ÇANKIRI - Anatolia News Agency
The conditions of Çankırı’s Salt Cave have preserved the bodies of animals for decades. The cave, which is an important salt reserve in the country, is one of the main attractions of the Central Anatolian region
Mummified animals as well as sculptures made of salt are on display in the cave, where salt has been produced for 5,000 years. AA photo
In the salt cave (tuz mağarası) of the central Anatolian provinceof Çankırı, the bodies of dead animals do not decompose; rather they are preserved by the atmosphere of the cave, where salt has been produced for 5,000 years, dating back to the Hittite period.
The body of a donkey found 200 years ago in the cave as well as that of a rabbit found five years ago and a snake found two years ago are displayed in the grotto as they were found.
The salt cave boasts Turkey’s largest rock salt reserve and is one of the significant tourism centers of central Anatolia. Many galleries comprise the cavern, from which stalactites and stalagmites of salt are suspended. Exhibiting the mummified animals is one part of a series of projects developed by the Çankırı Governor’s Office to promote the salt cave for tourism.

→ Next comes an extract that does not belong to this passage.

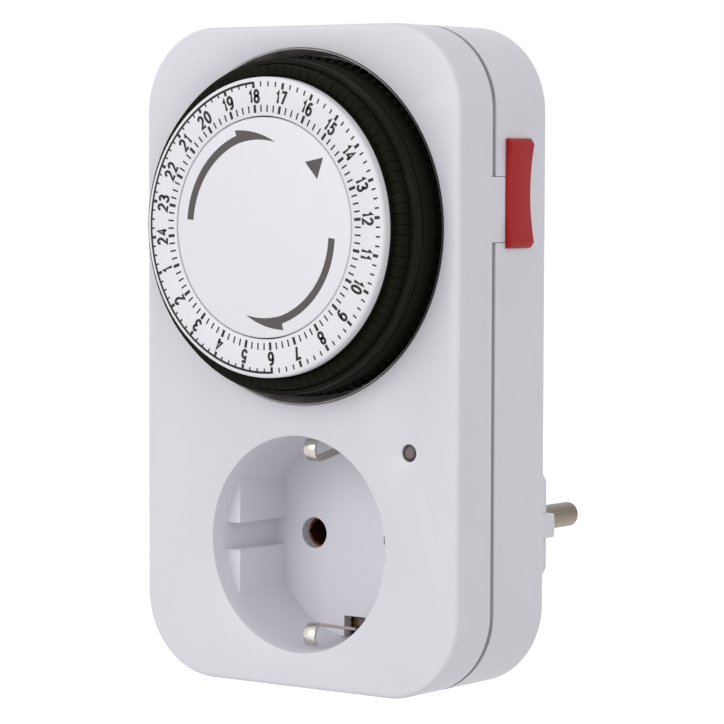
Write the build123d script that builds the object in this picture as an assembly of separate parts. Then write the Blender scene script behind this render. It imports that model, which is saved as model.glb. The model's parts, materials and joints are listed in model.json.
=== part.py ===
from build123d import *
import math
import os

# Plug-in 24 hour timer switch: an earthed socket and a segment dial in front, an earthed plug behind.
# Millimetres. X is to the right, Y goes away from the user into the wall and Z is up.
# The origin is the centre of the plug's face, midway between the plug pins.

# ---------------------------------------------------------------- clearances and common sizes
TOUCH = 0.05          # pieces pushed together
SLIP = 0.1            # pieces that slide past each other
RUN = 0.3             # pieces that turn past each other
SHAFT_RUN = 0.05      # a shaft in its bearing, on the radius
OVERCUT = 1.0         # how far a cutting solid stands past the face it opens
ROOT = 0.3            # how far a rib or boss is sunk into the wall that carries it

# ---------------------------------------------------------------- housing
BODY_WIDTH = 71.2
BODY_HEIGHT = 120.0
BODY_DEPTH = 27.7
CORNER_RADIUS = 15.5
FRONT_EDGE_RADIUS = 0.9
BACK_EDGE_RADIUS = 1.4
WALL = 2.2
FRONT_SHELL_DEPTH = 10.1
GROOVE_WIDTH = 1.1
GROOVE_DEPTH = 1.1
LIP_THICKNESS = 0.95
LIP_HEIGHT = 2.4
SOCKET_ABOVE_BOTTOM = 26.2

# ---------------------------------------------------------------- plug
PLUG_DEPTH = 29.0
PLUG_BASE_DEPTH = 9.0
PLUG_BASE_RADIUS = 23.0
PLUG_RADIUS = 18.8
PLUG_FLAT_HALF = 16.85
PLUG_RIB_HALF = 2.25
PLUG_WALL = 2.15
PLUG_FACE_THICKNESS = 3.0
PLUG_EDGE = 0.6
PIN_SPACING = 19.0
PIN_RADIUS = 2.4
PIN_LENGTH = 19.0
PIN_TIP_CHAMFER = 0.8
PIN_NECK_RADIUS = 2.6
PIN_NECK_PROUD = 0.2
PIN_FLANGE_RADIUS = 3.3
PIN_FLANGE_THICKNESS = 1.5
PIN_SHANK_RADIUS = 2.0
LINE_SHANK_LENGTH = 7.0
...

Mining engineer Murat Danacı, who is responsible for the cave, said the animal bodies are preserved due to the cave’s antibacterial environment: “There is no decomposition here because the life condition is zero in this atmosphere. It is an antibacterial environment; even bugs do not reproduce. There is an old saying: add salt to the wound. People used to add salt to wounds to kill bugs.” Donkeys used to transfer salt
According to Danacı, a dead donkey was found in the cave as donkeys were historically used to transport mined salt: “Salt has been produced in the cave for nearly 5,000 years. Donkey and horse carriages were used in the past as transfer vehicles. This donkey fell into water and died when it was transferring salt. People found it some 200 years ago and put it somewhere in the cave.” Danacı said that the donkey began to decompose when it was taken from its natural environment, thus was brought back to the cave: “When [people] realized that the donkey did not decompose in the cave, it was taken to the Ankara
Mineral Research and Exploration Museum (MTA). It began to decompose there and was returned to its natural environment, the salt cave. Decomposition stopped there,” he said.
He said that a dead rabbit found by workers five years ago in the cave also did not decompose: “The rabbit has been with us since then. We found it in an open place where there is no production and never carried it outside the cave. This is why decomposition was not seen.”
The last creature found and displayed is the body of a snake from two years ago: “No bodies decompose in the environment of this cave because of the salt. The donkey, rabbit and snake were not stuffed. We don’t interfere with these dead bodies,” Danacı said.